Les gardiens de la marchandise matérialisent précisément un élément de menace, voire de terreur, visant non pas tant à éloigner les individus (comme
l’exigerait la forme-propriété elle-même) que, les enjoignant au contraire de s’approcher, exacerbant même la tentation suscitée par la marchandise, de
différer pourtant la jouissance de l’usage. Les gardiens de la marchandise font apparaître l’existence de conditions d’accès à la valeur d’usage —
conditions foncièrement contingentes que leur rôle est précisément d’élever à la nécessité. Il faudra d’abord passer à la caisse. Le rapport au monde
induit par les gardiens de la marchandise veut que, étant mort de faim, la première question que je vais me poser, dans un lieu d’abondance, ne sera pas
de savoir qu’est-ce que je vais manger, mais bien est-ce que je vais manger ?
 
9.
Les gardiens de la marchandise permettent de résoudre profitablement le dilemme de la marchandise, qui doit être à la fois un objet d’attraction — il
faut bien qu’on l’achète — et un objet d’intimidation — il ne faut en aucun cas qu’on la vole.

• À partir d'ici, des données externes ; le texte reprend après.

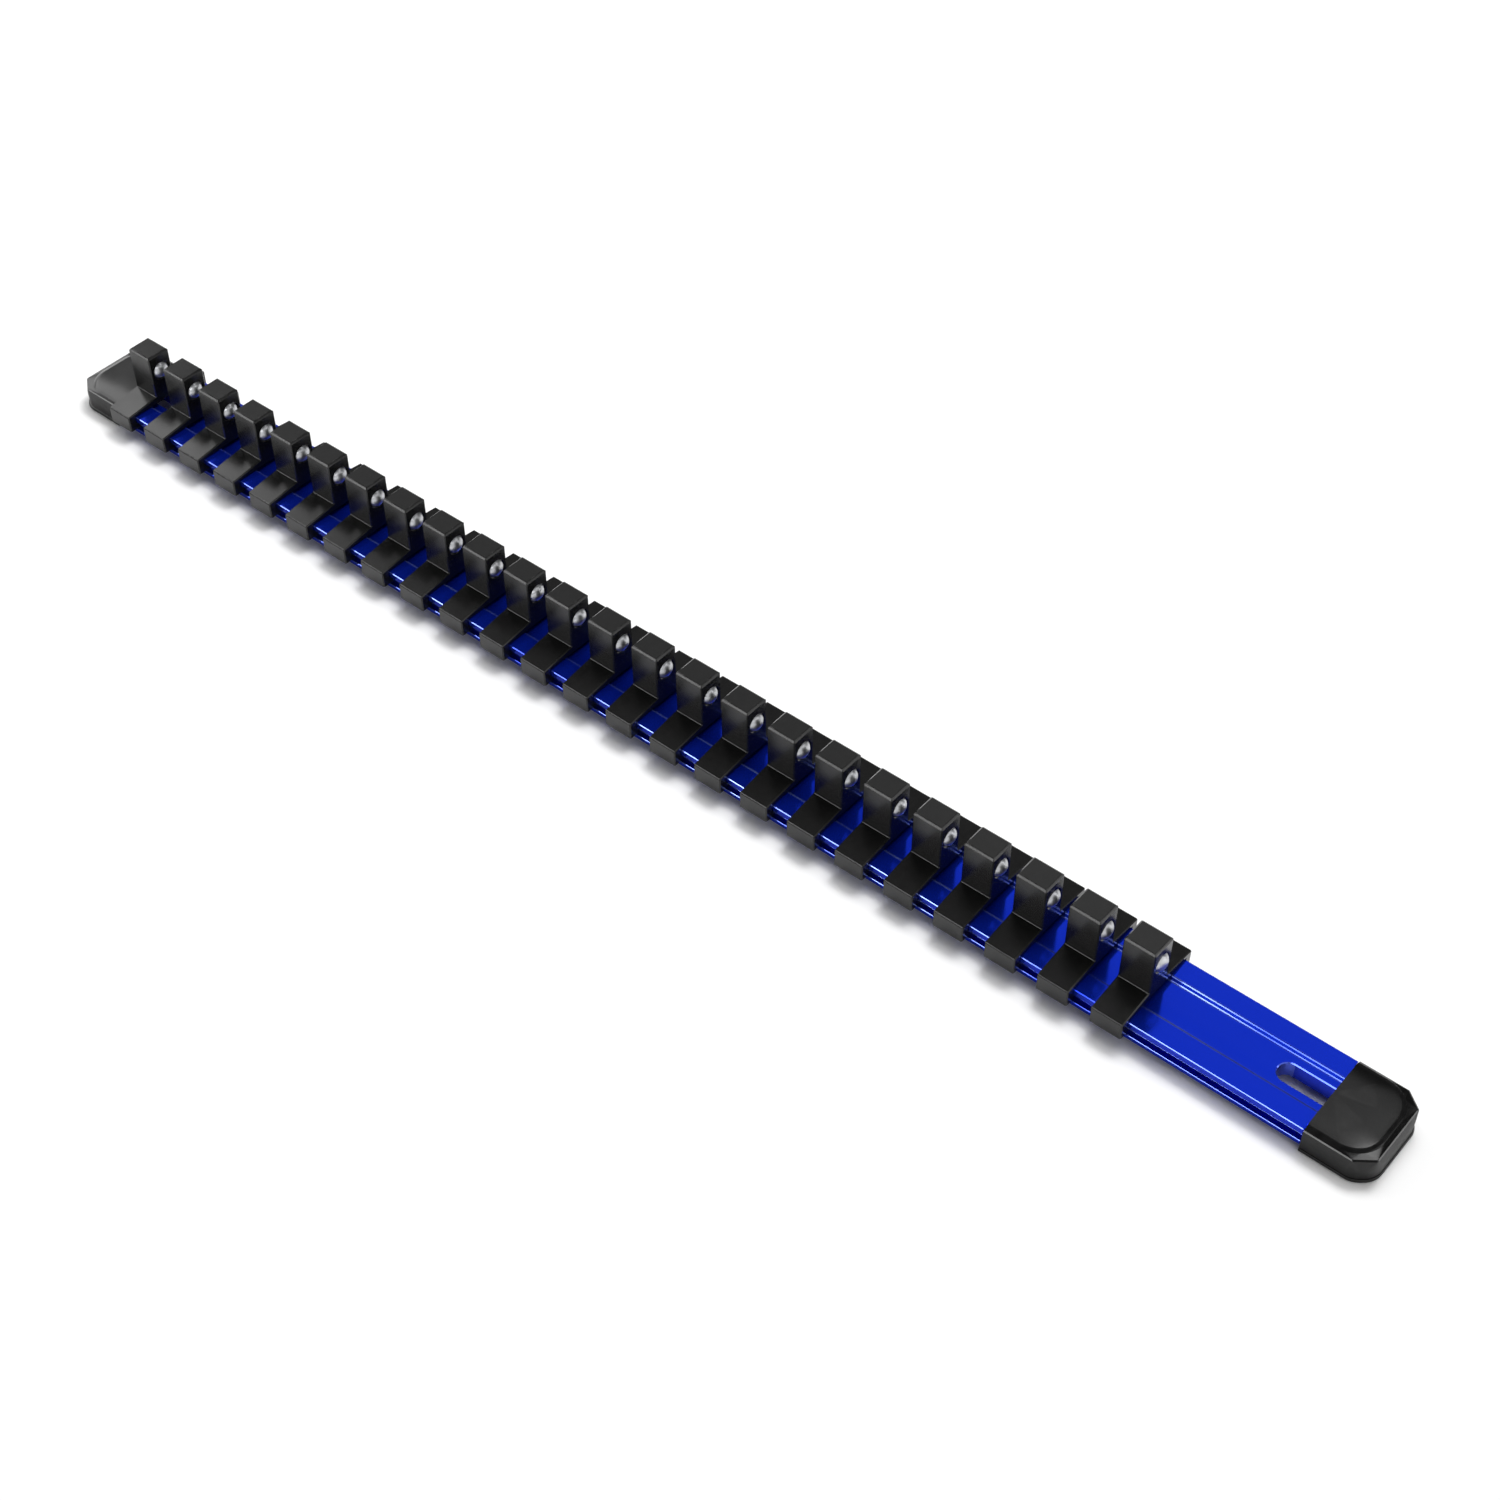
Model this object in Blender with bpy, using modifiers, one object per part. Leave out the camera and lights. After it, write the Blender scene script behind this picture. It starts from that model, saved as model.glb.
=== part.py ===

Puissance de la vitrine.
 
10.
Si les gardiens de la marchandise sont bien la condition de possibilité du fonctionnement de la forme-marchandise, il faut opérer alors l’inversion
suivante : ce ne sont pas tant les gardiens de la marchandise que l’on rencontre dans les lieux où se trouve de la marchandise, que la marchandise que
l’on rencontre dans les lieux où se trouvent des gardiens de la marchandise. La marchandise n’est pas tant en effet une chose, un objet extérieur, qu’un
certain rapport aux choses induit par la présence de ses gardiens. La forme-marchandise est une fonction f(x) qui associe à n’importe quel objet, mot,
idée, sentiment, individu, etc. (x) la présence d’un gardien de la marchandise f. Suivre la prolifération des gardiens de la marchandise sur le territoire
métropolitain devrait permettre de suivre du même coup la prolifération de la forme-marchandise jusque dans ses manifestations les plus occultes.
 
11.
Mais en constituant toute marchandise comme telle, les gardiens de la marchandise la constituent aussi comme voulant échapper à son statut de
marchandise. Ce sont les mêmes parpaings qui, en voulant protéger la valeur d’échange d’un bâtiment vide, le dévoilent aussi comme valeur d’usage,
c’est-à-dire ici comme lieu possible d’occupation immédiate. Les gardiens de la marchandise souffrent d’une insuffisance fonctionnelle constitutive. Les
effets dissuasifs de tout gardien de la marchandise étant amenés, tôt ou tard, et par principe, à être outrepassés, il sera nécessaire que d’autres gardiens
de la marchandise viennent constamment lui prêter main forte, et ainsi de suite, à l’infini. Les gardiens de la marchandise sont ces bedeaux qui essaient
de tirer les oreilles des enfants qui rient pendant la messe. Qu’on leur souhaite bien du courage.